Gender didn’t stop the Beatles (or other Liverpool groups) singing these numbers – a good song was a good song and that was enough for them… To the Beatles, to John and Paul especially, the composer credit Goffin-King would become nothing less than a trademark of quality, sufficient in itself to make them listen to or buy a record, and rarely were they disappointed.

Ever receptive to the latest sounds, eager to adapt to changes… there was one casualty in particular… Not that they routinely sang all of Elvis’s records, but they never performed any new Elvis material again. Anything of his they played now was an oldie, often announced as such – and, as usual, they were of one mind about the rightness of their thinking. ‘I went off Elvis after he left the army,’ [Paul]… ‘‘They cut his bollocks off’ [John].

The new messiah was Luther Dixon, the producer behind the Shirelles’ sound. John sang Will You Love Me Tomorrow and Boys, Paul did Mama Said, and now John grabbed their latest release, Baby It’s You, out [in the UK] on EMI’s Top Rank label at the beginning of February [1962]. It wasn’t written by Goffin-King but was in their style, being a modern girl-boy love song wrapped in a sparse, quirky, jerky beat. (excerpts from All These Years: Volume One – Tune In, Mark Lewisohn)

By the time Please Please Me was recorded, Baby It’s You had been in the Beatles repertoire for about a year but was still fresh. The Beatles wanted to be new and different, and they selected the songs for their first album accordingly. Some of their own material had a certainly showed an old-school rock and roll influence, but the covers complemented that with a more up-to-the minute R&B/pop sound, and, to appeal to a broader audience “easy listening” in the form of A Taste Of Honey. Because they had been playing together so intensively over the previous two and a half years, the Beatles were able to draw these different styles and genres together into a coherent blend, so in their hands it was increasingly difficult to see the join.

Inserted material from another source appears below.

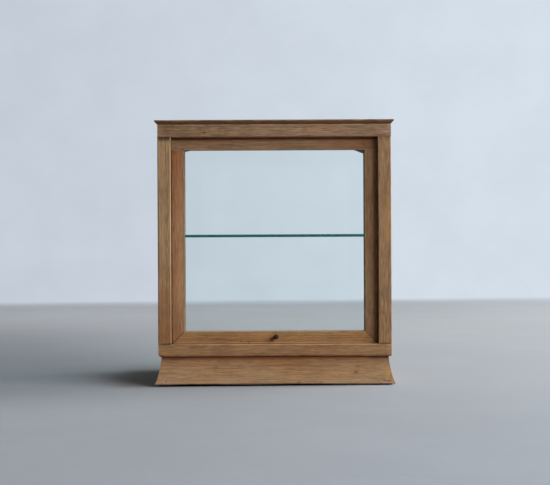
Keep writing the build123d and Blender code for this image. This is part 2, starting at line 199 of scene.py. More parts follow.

Baby It’s You shows why the Shirelles’/Brill Building sound was such a good match for the Beatles personalities – the vocal arrangement has a bit of wit about it – “you should hear what they say about you; cheat, cheat (sha la la la la)”…

but the song also allows for moments of pathos, which Lennon delivers unironically:

so overall it has a kind of knowing sincerity, simultaneously light and heartfelt – like young love. And it’s a beautiful, catchy pop song.